* TASK TO COMPLETE
Take the material and output all of it exactly.

* INFORMATION PROVIDED

╭──

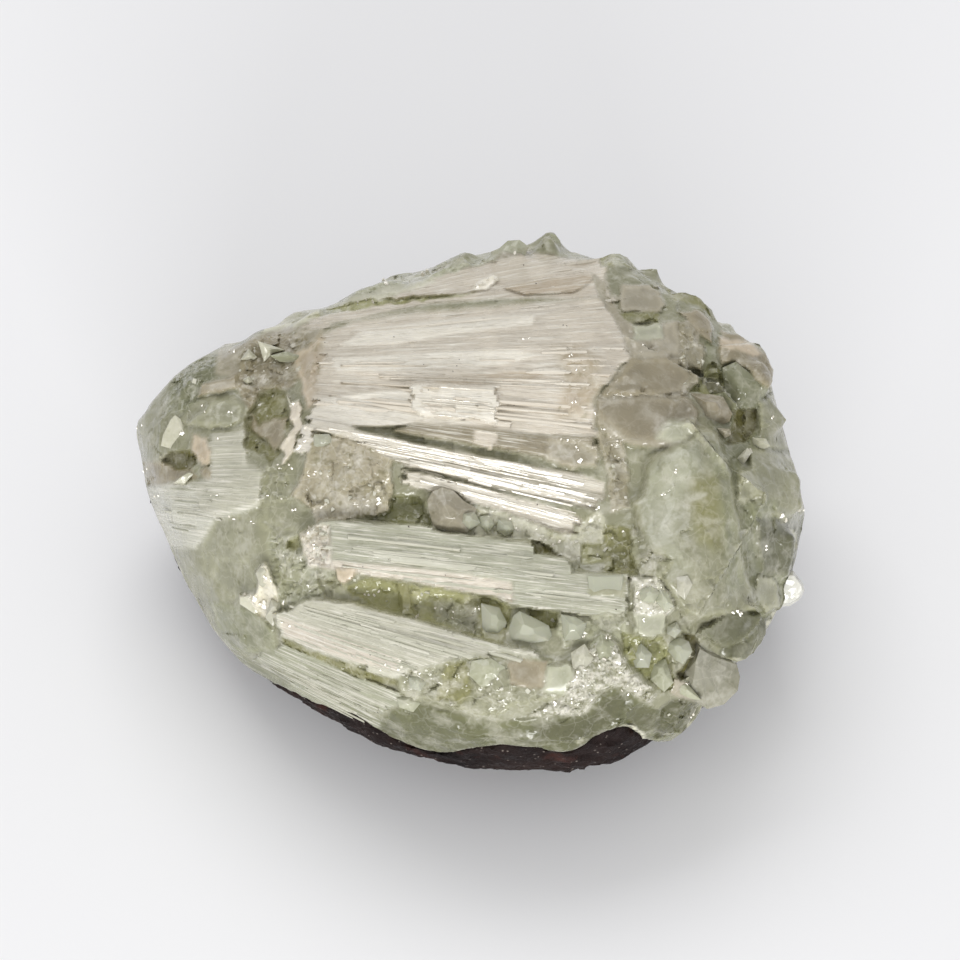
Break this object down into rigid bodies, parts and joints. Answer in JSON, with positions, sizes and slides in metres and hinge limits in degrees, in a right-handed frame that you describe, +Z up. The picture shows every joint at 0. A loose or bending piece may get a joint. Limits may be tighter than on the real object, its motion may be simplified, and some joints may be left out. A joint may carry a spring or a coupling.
{
  "type": "apophyllite specimen",
  "caption": "Broken mineral nodule: a fan of silky pink and pale green crystal blades among clear blocks, in a thin dark basalt skin, lying display face up.",
  "frame": {"origin": "on the table, under the middle of the specimen's bounding box", "axes": "+X along the specimen's length from its narrow nose to its broad end, +Y towards its hidden back, +Z up from its flat worn underside; the broken display face looks towards -Y and up"},
  "size_m": [0.0902, 0.078, 0.0463],
  "materials": {
    "green_crystal": "pale green crystal, cloudy to clear, vitreous",
    "pink_crystal": "pinkish white blades, silky to pearly",
    "clear_crystal": "clear, faintly green, vitreous",
    "basalt": "dark brown rock skin, dull with small glints"
  },
  "bodies": {
    "root": {"crystal_mass": "green_crystal", "basalt_skin": "basalt"}
  },
  "joints": []
}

╰──

* REPLY
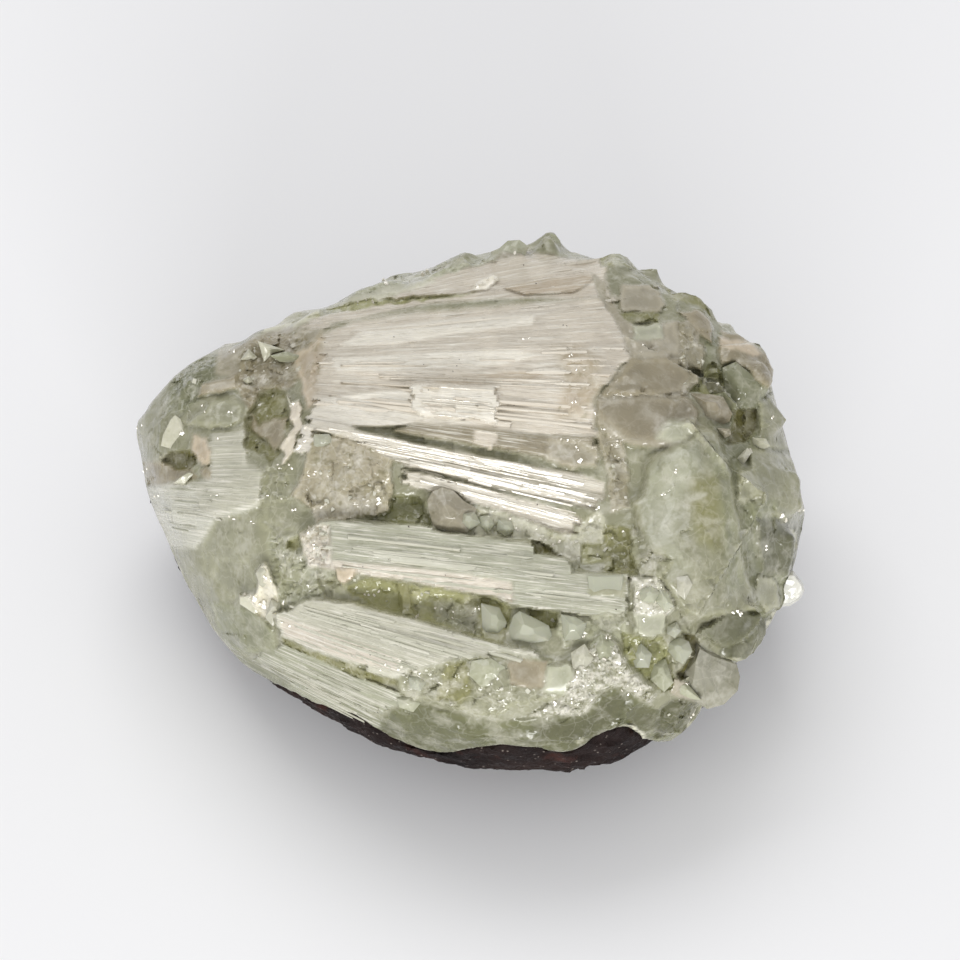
Break this object down into rigid bodies, parts and joints. Answer in JSON, with positions, sizes and slides in metres and hinge limits in degrees, in a right-handed frame that you describe, +Z up. The picture shows every joint at 0. A loose or bending piece may get a joint. Limits may be tighter than on the real object, its motion may be simplified, and some joints may be left out. A joint may carry a spring or a coupling.
{
  "type": "apophyllite specimen",
  "caption": "Broken mineral nodule: a fan of silky pink and pale green crystal blades among clear blocks, in a thin dark basalt skin, lying display face up.",
  "frame": {"origin": "on the table, under the middle of the specimen's bounding box", "axes": "+X along the specimen's length from its narrow nose to its broad end, +Y towards its hidden back, +Z up from its flat worn underside; the broken display face looks towards -Y and up"},
  "size_m": [0.0902, 0.078, 0.0463],
  "materials": {
    "green_crystal": "pale green crystal, cloudy to clear, vitreous",
    "pink_crystal": "pinkish white blades, silky to pearly",
    "clear_crystal": "clear, faintly green, vitreous",
    "basalt": "dark brown rock skin, dull with small glints"
  },
  "bodies": {
    "root": {"crystal_mass": "green_crystal", "basalt_skin": "basalt"}
  },
  "joints": []
}